I made the following changes to run in our environment:

#SBATCH --get-user-env                      # Retrieve the users login environment
#SBATCH --account=soc-gpu-np
#SBATCH --partition=soc-gpu-np
#SBATCH --qos=soc-gpulong-np
#SBATCH -t 72:00:00                         # Time limit (hh:mm:ss)
#SBATCH --mem=100G                          # RAM
#SBATCH --gres=gpu:a6000:8                        # Number of GPUs
#SBATCH --ntasks-per-node=8                 # Should correspond to num devices (at least 1-1 task to GPU)
##SBATCH --cpus-per-task=4                   # Number of CPU cores per task
#SBATCH -N 1                                # Number of nodes
#SBATCH --requeue                           # Requeue job if it fails
#SBATCH --job-name=caduceus_ps              # Job name
#SBATCH --output=../watch_folder/%x_%j.log  # Log file
#SBATCH --open-mode=append                  # Do not overwrite logs

module load cuda
nvidia-smi
source activate CADUCEUS_3

# Setup environment
#cd ../ || exit  # Go to the root directory of the repo
#source setup_env.sh
cd /uufs/chpc.utah.edu/common/home/u1323098/sundar-group-space2/PHAGE/MODELS/CADUCEUS/caduceus
export HYDRA_FULL_ERROR=1

NUM_DEVICES=8

# Run script
SEQLEN=1024
MAX_STEPS=10000
D_MODEL=256
N_LAYER=4
LR="8e-3"
BIDIRECTIONAL_STRATEGY="add"
BIDIRECTIONAL_WEIGHT_TIE="true"
RCPS="true"
RC_AUG="false"

BATCH_SIZE=$(( 1048576 / SEQLEN ))
SEQLEN_DIS="$(echo "scale=0; ${SEQLEN} / 1000" | bc)k"
WANDB_NAME="caduceus_ps_seqlen-${SEQLEN_DIS}_d_model-${D_MODEL}_n_layer-${N_LAYER}_lr-${LR}"
HYDRA_RUN_DIR="./outputs/pretrain/hg38/${WANDB_NAME}"

mkdir -p "${HYDRA_RUN_DIR}"
srun python -m train \
  experiment=hg38/hg38 \
  callbacks.model_checkpoint_every_n_steps.every_n_train_steps=500 \
  dataset.max_length=${SEQLEN} \
  dataset.batch_size=$(( BATCH_SIZE / NUM_DEVICES )) \
  dataset.mlm=true \
  dataset.mlm_probability=0.15 \
  dataset.rc_aug="${RC_AUG}" \
  model="caduceus" \
  model.config.d_model=${D_MODEL} \
  model.config.n_layer=${N_LAYER} \
  model.config.bidirectional=true \
  model.config.bidirectional_strategy=${BIDIRECTIONAL_STRATEGY} \
  model.config.bidirectional_weight_tie=${BIDIRECTIONAL_WEIGHT_TIE} \
  model.config.rcps=${RCPS} \
  optimizer.lr="${LR}" \
  train.global_batch_size=${BATCH_SIZE} \
  trainer.max_steps=${MAX_STEPS} \
  trainer.devices=${NUM_DEVICES} \
  +trainer.val_check_interval=$(( MAX_STEPS / 5 )) \
  wandb.group=pretrain_hg38 \
  wandb.name="${WANDB_NAME}" \
  hydra.run.dir="${HYDRA_RUN_DIR}"
yair-schiff commented 5 months ago

I was wondering if perhaps it was loading a pre-trained model instead of a randomly initialized model.

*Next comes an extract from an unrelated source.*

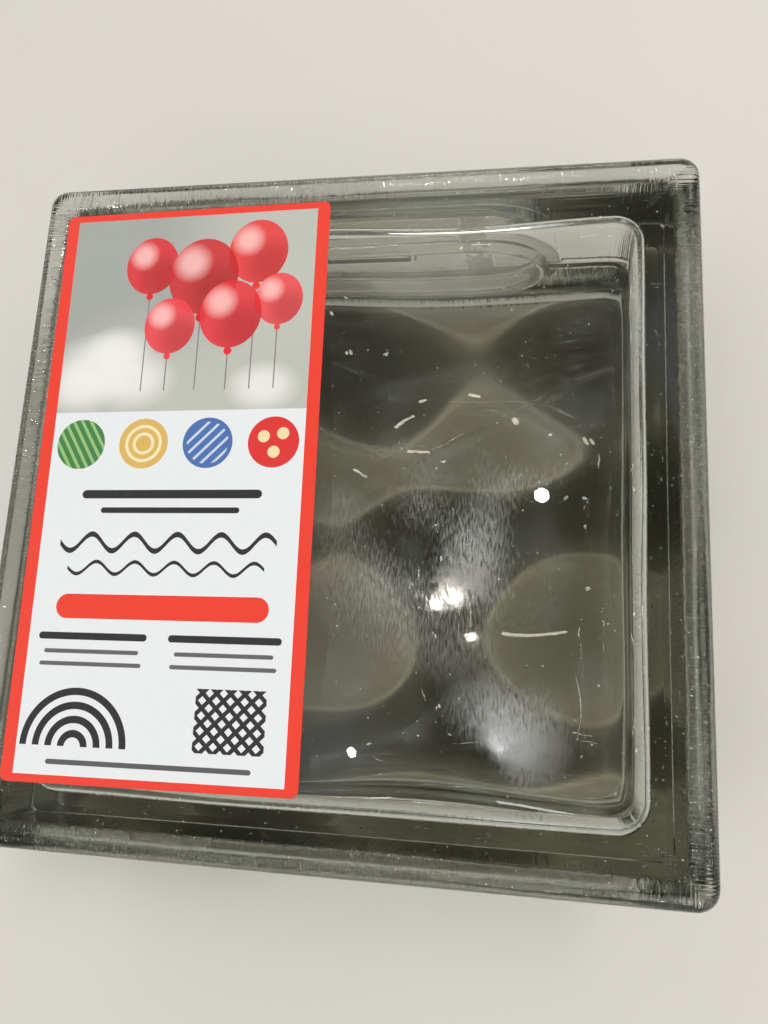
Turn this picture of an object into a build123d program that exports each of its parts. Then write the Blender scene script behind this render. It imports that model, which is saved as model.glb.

Could that be the case?

Unless you have a checkpoint file in the HYDRA_RUN_DIR under checkpoints/last.ckpt this should not be loading any pre-trained models.

Based on the above, I believe the first time this logs val/test metrics is after 2k training steps. The different hyperparameters for the model (e.g. N_layers) that you used could account for why you see different metrics than what I posted. In any case, I think the validation loss curve you describe is reasonable.